Sob sol escaldante, o ritual em movimentos
compassados foi documentado por O NORTE. Antes da concentração e oração ao lado
dos túmulos e da residência, crianças, jovens e adultos, em sua maior parte
pintados e usando artesanatos, em fila entravam na mata, ao som de “eu sou
Xakribá, na mata eu sei andar”. A
cerimônia, por sua importância para outras etnias e comunidades tradicionais,
principalmente do Norte e Vale do Jequitinhonha, é acompanhada ao longo dessas
três décadas por geraizeiros, quilombolas, catingueiros, vazanteiros,
veredeiros e apanhadores de flores. Na jornada a pé, na mata entrelaçada e na
estrutura de madeira, os cantos e rezas enalteciam o respeito aos mais velhos e
à importância dos rios e preservação de suas nascentes.

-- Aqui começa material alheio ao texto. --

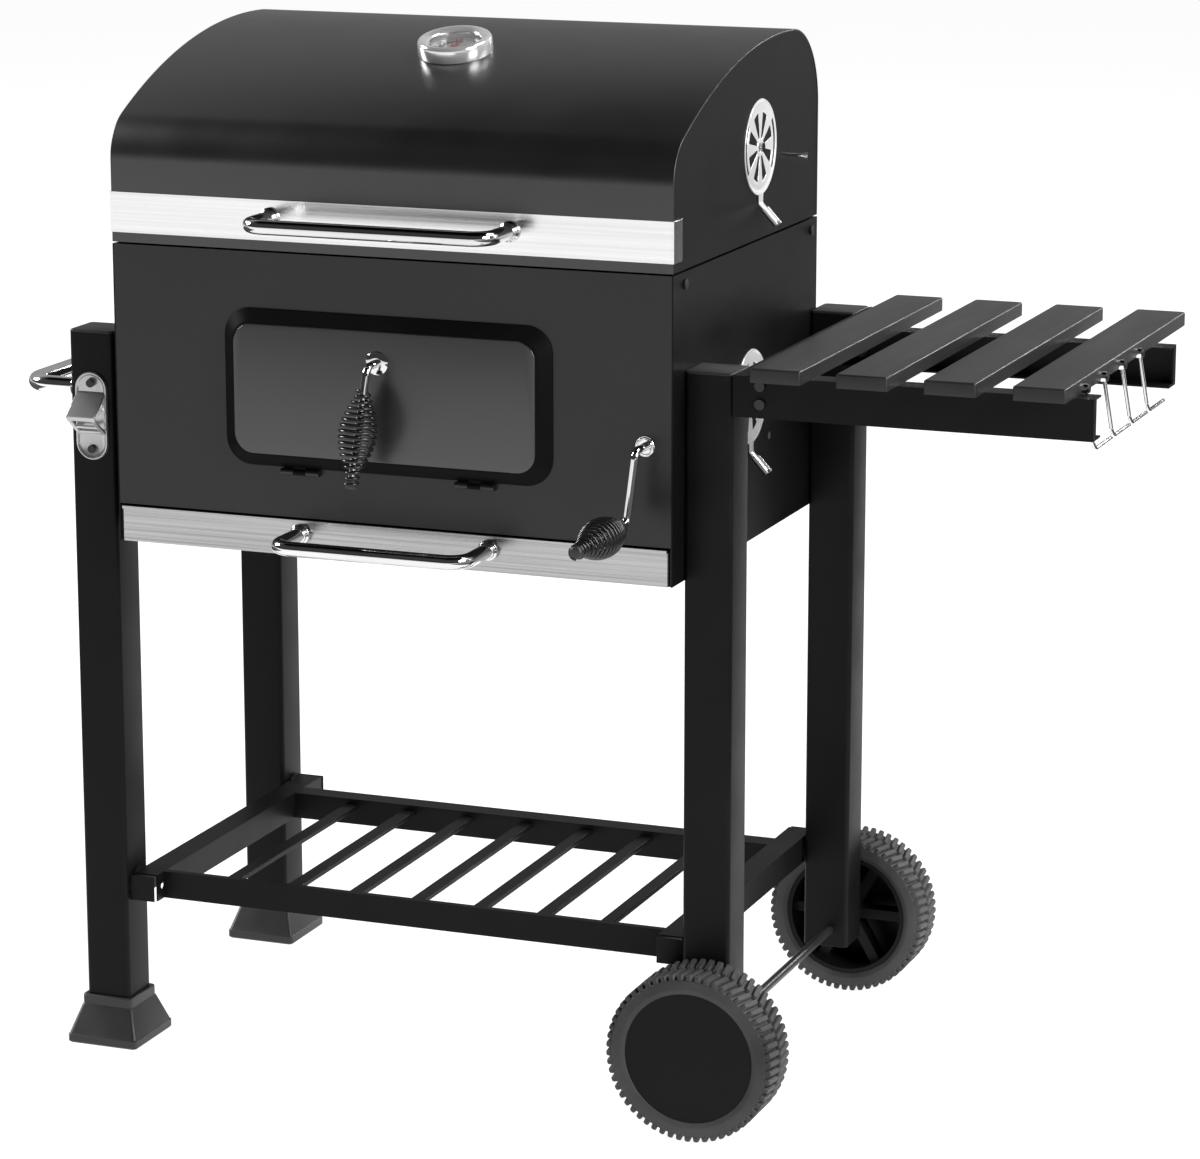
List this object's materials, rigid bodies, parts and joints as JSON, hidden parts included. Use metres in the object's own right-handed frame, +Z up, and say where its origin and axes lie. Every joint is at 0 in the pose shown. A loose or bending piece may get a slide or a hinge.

Um dia antes das cerimônias, a reportagem do
JORNAL O NORTE ouviu a liderança da Aldeia Itapirucu, Zé Fiúza, que após o
tiroteio tentou socorrer seu irmão Manoel Fiúza, que morreu em seus braços
quando chegava a Itacarambi para buscar socorro. Em tom emotivo, lembrou que
infelizmente a história de seu povo foi escrita à sangue. “Ninguém desejava que
eles morressem, de maneira nenhuma, mas para nós o Rosalino foi o maior
guerreiro, como se fosse uma árvore que cortaram, da qual brotaram muitos bons
frutos”, revelando que até então os índios usavam escondidos o artesanato e a
pintura corporal, para não serem perseguidos, “daí a gente começou a reviver,
porque da maneira que estava indo nosso povo estava acabando, porque índio vive
é de cultura e os jovens têm que ser o nosso amanhã”.

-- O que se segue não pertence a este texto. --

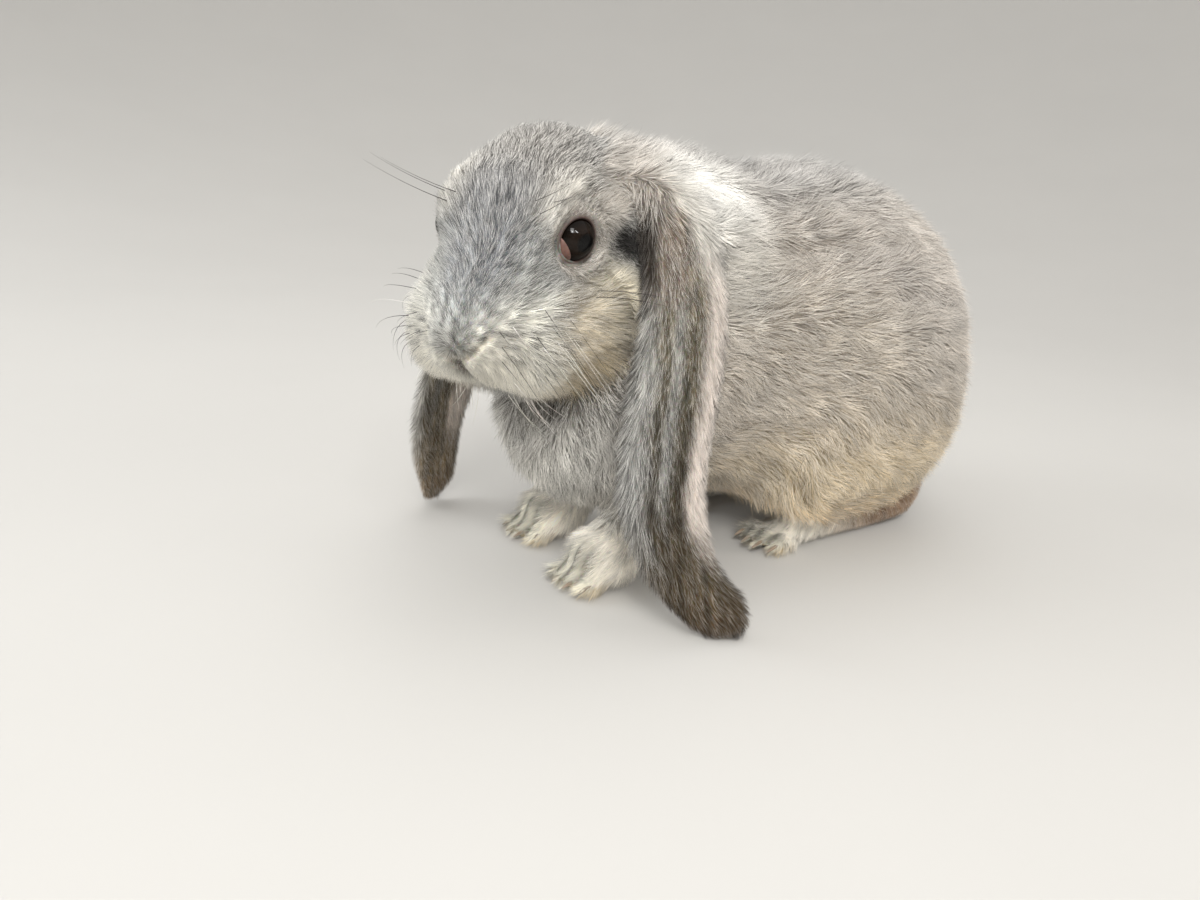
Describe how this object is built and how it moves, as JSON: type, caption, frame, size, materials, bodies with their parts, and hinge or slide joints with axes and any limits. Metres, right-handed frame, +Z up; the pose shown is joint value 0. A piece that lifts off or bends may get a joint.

Também na véspera da Cerimônia dos Mártires,
o cacique Domingos Nunes, que enche os olhos de lágrimas ao lembrar a cena de
seu pai ser arrastado pelos pistoleiros, disse que “hoje a gente não tem mais
aquele sentimento de dor, porque ele mesmo falava que não ia conseguir e
preparava a gente, não ia até o final, mas com sua morte, deixou a terra livre
para o povo”. Pausadamente, o cacique,
que assumiu a liderança das 34 aldeias com 27 anos, explicou que “a partir da
chacina, ganhamos o território, começamos a nos organizar, porque até então os
indígenas não tinham território, nada disso, viviam debaixo dos pés dos
fazendeiros, trabalhando como agregados”.

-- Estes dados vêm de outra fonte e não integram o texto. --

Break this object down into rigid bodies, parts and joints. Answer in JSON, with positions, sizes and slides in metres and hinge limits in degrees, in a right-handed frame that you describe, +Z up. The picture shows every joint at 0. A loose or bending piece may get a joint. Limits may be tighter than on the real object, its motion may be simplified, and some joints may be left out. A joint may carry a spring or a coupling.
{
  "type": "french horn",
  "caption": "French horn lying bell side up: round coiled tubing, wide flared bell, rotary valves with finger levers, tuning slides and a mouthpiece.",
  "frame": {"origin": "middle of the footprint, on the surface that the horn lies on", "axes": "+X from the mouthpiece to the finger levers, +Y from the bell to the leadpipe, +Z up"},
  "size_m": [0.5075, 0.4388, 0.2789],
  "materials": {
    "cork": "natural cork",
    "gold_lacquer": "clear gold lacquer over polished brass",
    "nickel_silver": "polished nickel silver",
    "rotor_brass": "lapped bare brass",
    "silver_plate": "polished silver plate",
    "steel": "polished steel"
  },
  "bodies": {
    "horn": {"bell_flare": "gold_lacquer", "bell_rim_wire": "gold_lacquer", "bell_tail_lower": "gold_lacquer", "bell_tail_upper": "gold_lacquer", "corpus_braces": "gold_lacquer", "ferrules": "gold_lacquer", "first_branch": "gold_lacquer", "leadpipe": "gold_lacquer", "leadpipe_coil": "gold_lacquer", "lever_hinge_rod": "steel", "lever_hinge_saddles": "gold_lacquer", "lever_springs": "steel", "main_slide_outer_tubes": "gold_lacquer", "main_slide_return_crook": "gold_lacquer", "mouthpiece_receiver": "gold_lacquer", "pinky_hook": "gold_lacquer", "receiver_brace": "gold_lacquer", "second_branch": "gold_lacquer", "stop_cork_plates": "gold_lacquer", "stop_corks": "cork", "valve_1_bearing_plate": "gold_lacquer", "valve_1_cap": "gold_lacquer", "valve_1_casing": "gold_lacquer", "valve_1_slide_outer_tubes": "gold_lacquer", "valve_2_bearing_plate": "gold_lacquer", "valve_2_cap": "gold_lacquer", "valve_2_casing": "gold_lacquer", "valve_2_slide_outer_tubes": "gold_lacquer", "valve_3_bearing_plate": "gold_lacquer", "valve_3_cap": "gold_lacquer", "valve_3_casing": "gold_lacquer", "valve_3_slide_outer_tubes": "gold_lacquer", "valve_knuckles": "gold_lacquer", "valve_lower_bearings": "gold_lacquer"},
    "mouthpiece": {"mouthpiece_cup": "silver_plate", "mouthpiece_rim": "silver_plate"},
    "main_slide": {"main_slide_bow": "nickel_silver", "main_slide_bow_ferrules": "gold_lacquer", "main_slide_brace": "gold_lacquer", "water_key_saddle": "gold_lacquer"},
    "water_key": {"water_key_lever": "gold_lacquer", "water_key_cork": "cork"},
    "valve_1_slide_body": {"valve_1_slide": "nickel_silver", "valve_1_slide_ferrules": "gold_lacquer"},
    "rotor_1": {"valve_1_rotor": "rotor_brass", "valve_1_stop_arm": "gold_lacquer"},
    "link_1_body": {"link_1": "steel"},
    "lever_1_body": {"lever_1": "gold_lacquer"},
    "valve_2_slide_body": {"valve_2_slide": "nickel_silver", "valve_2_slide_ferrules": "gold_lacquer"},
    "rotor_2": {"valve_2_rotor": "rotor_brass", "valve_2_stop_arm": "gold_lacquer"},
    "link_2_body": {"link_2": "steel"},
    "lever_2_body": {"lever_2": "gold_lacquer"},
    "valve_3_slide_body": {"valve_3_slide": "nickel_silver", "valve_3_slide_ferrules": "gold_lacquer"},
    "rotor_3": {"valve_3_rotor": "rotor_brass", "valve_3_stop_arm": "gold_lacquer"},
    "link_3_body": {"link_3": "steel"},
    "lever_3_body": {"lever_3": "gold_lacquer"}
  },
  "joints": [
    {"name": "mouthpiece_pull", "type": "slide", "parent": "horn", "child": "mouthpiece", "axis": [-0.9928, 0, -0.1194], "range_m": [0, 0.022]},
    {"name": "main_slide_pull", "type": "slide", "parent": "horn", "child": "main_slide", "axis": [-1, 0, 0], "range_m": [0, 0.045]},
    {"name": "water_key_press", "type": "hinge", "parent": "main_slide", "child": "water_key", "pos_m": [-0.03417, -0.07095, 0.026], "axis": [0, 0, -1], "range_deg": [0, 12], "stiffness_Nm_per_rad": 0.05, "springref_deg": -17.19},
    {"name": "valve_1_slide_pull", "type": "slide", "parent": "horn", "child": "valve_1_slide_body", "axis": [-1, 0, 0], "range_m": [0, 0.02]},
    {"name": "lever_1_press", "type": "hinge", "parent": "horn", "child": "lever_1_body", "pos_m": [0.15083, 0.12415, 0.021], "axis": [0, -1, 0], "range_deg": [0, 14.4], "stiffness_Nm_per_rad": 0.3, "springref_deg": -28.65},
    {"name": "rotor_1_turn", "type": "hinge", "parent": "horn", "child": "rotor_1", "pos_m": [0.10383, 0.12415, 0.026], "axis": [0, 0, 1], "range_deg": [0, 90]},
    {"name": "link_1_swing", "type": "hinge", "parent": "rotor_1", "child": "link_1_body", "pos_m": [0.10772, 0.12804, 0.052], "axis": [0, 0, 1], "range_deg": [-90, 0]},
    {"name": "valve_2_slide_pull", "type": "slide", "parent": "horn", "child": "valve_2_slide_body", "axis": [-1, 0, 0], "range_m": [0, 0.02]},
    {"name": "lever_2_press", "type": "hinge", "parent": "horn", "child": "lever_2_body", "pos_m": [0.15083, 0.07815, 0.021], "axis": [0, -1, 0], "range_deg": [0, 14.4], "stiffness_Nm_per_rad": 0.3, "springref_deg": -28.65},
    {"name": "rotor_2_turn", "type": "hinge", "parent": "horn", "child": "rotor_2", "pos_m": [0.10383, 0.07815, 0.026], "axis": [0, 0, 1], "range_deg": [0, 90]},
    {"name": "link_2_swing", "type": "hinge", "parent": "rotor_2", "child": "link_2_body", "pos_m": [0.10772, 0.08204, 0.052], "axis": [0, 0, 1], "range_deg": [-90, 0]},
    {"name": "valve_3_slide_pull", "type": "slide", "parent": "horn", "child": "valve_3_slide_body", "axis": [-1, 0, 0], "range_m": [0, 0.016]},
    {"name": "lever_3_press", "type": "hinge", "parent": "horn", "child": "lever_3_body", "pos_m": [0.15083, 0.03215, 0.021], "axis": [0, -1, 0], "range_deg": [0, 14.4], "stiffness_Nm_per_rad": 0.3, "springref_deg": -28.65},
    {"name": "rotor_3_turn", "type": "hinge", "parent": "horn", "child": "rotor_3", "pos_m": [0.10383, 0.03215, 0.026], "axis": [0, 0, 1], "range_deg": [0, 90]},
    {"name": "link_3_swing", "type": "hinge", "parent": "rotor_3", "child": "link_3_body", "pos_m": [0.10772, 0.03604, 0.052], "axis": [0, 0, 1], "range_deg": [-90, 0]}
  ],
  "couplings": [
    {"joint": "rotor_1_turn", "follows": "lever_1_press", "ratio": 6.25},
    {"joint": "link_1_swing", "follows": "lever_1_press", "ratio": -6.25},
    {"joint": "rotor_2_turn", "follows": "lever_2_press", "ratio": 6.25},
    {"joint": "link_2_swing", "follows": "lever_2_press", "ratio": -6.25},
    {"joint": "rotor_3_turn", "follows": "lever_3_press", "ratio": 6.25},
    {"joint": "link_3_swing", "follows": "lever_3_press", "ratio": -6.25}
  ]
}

O também professor Domingos conta que, após o
episódio, o Povo Xakriabá chegou mais perto ainda de outras etnias, “de Minas,
da Bahia, quilombolas, Tupiniquins, aí deu uma guinada na nossa cultura, porque
as pessoas tinham medo, eram discriminadas, não tinham a liberdade de aparecer
na cidade com a pintura e tudo, tinham que ir disfarçados, se falasse que era
indígena então...”
Com 68 anos de idade e 13 filhos, “vivos só
8”, a índia Otília Ferreira de Araújo, da Aldeia Itapicuru, acompanhou na casa
do parente Zé Fiuza o ritual de pintura corporal e dos mantimentos para os
convidados. Além de ajudar em todas as atividades, “eu benzo desde que era
nova, benzo de tudo quanto é coisa e rezo, sou rezadora”. Ela recorda que “na
época, que começou a luta, fomos trabalhar no Morro Faiado, aí do Morro Faiado
nós fomos para o Sapé, onde fiquei toda a vida, enquanto a guerra esquentava e
aí no dia que ele (o índio Manoel Fiuza) ia morrer, ele chegou a minha casa
tarde e falou “vou ali porque vou morrer”. Relata ter aconselhado: “o que você
vai caçar lá Manoel, por que você não dorme aqui pra ir amanhã?”. Disse ter
falado pra ele para não ir, “porque ele
já estava ameaçado”.
Dona Otília Ferreira de Araújo falou a O
NORTE ao lado do sobrinho Edvan Pereira Neves da Silva, de 21 anos, o
Srêwakmõwê Xakriabá, “orgulho para toda a tribo, porque, além de preservar
nossas tradições desde menino, ingressou na UFMG em 2017, onde faz Ciências
sociais e humanidades, um curso específico”. Explica que Srêwakmõwê é “um
espelho”, informando que o sobrinho é casado com Janaíne Nunes da Mota, de 22
anos, “desde 2015 na UFMG cursando Ciências da vida e da Natureza, igualmente
curso de formação Intercultural para educadores indígenas”.